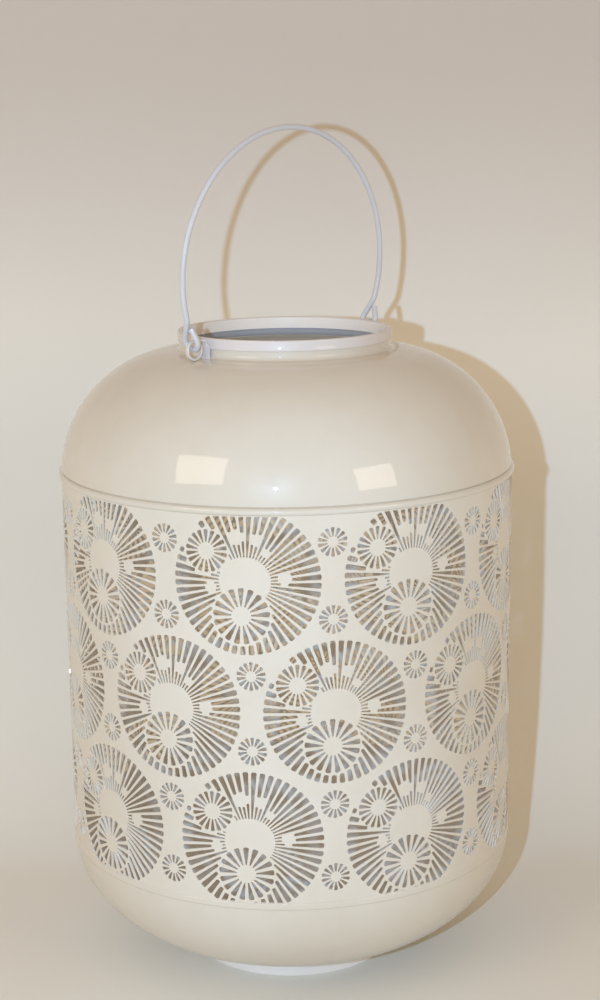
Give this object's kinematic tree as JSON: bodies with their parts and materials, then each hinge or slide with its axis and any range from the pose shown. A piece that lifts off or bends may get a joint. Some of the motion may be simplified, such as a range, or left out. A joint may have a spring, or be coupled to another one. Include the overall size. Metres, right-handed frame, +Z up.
{
  "type": "pierced metal lantern",
  "caption": "Round enamelled metal lantern: a pierced cylindrical sheet between a spun bowl and a spun dome, with an open collared neck and a swinging wire handle.",
  "frame": {"origin": "centre of the foot ring's underside, where the lantern's axis meets the surface it stands on", "axes": "+Z up along the lantern's axis, X through the two ears of the handle, +Y the side that the handle's standing arch leans away from"},
  "size_m": [0.283, 0.283, 0.5229],
  "materials": {
    "cream_enamel": "gloss",
    "white_enamel": "gloss"
  },
  "bodies": {
    "lantern": {"foot_ring": "white_enamel", "bottom_bowl": "cream_enamel", "candle_plate": "cream_enamel", "pierced_sheet": "cream_enamel", "seam_strip": "cream_enamel", "top_dome": "cream_enamel", "neck_collar": "white_enamel", "ear_left": "white_enamel", "ear_right": "white_enamel"},
    "handle": {"handle": "white_enamel"}
  },
  "joints": [
    {"name": "handle_swing", "type": "hinge", "parent": "lantern", "child": "handle", "pos_m": [0, 0, 0.39788], "axis": [1, 0, 0], "range_deg": [-104, 97]}
  ]
}
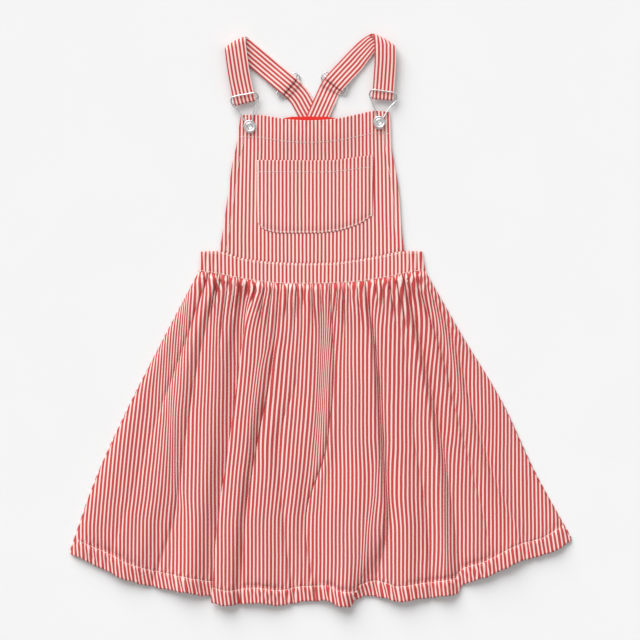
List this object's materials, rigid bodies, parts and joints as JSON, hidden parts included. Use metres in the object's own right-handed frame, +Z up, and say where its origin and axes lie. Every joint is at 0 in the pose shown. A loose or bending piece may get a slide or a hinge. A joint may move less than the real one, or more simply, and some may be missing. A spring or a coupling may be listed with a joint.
{
  "type": "pinafore dress",
  "caption": "Child's striped pinafore dress laid flat, face up: gathered A-line skirt, waistband, bib with patch pocket, and shoulder straps on wire clips and tack buttons.",
  "frame": {"origin": "under the middle of the laid-out dress, on the surface it lies on", "axes": "+X to the viewer's right as the dress lies face up, +Y from the hem to the shoulders, +Z up from the surface"},
  "size_m": [0.6285, 0.718, 0.0151],
  "materials": {
    "striped_cloth": "matt woven cotton, red and ecru stripes",
    "red_tape": "matt cotton tape",
    "nickel": "bright nickel plate"
  },
  "bodies": {
    "root": {"skirt_front": "striped_cloth", "skirt_back": "striped_cloth", "waistband_front": "striped_cloth", "waistband_back": "striped_cloth", "bib_front": "striped_cloth", "bib_pocket": "striped_cloth", "bib_back": "striped_cloth", "strap_left": "striped_cloth", "strap_right": "striped_cloth", "back_binding": "red_tape", "clip_left": "nickel", "clip_right": "nickel", "slider_left": "nickel", "slider_right": "nickel", "button_left": "nickel", "button_right": "nickel"}
  },
  "joints": []
}
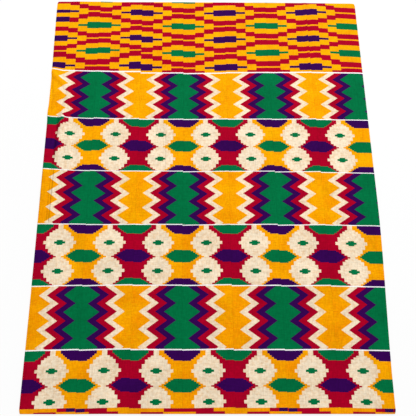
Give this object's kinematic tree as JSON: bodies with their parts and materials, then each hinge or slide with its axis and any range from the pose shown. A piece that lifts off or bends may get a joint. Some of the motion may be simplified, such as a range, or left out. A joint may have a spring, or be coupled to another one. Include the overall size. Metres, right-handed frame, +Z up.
::::::
Show the lines of the records that include the string "joints".

Result of the task
  "joints": [
List this object's materials, rigid bodies, parts and joints as JSON, hidden parts included. Use metres in the object's own right-handed frame, +Z up, and say where its origin and axes lie. Every joint is at 0 in the pose shown. A loose or bending piece may get a slide or a hinge. A joint may move less than the real one, or more simply, and some may be missing. A spring or a coupling may be listed with a joint.
  "joints": []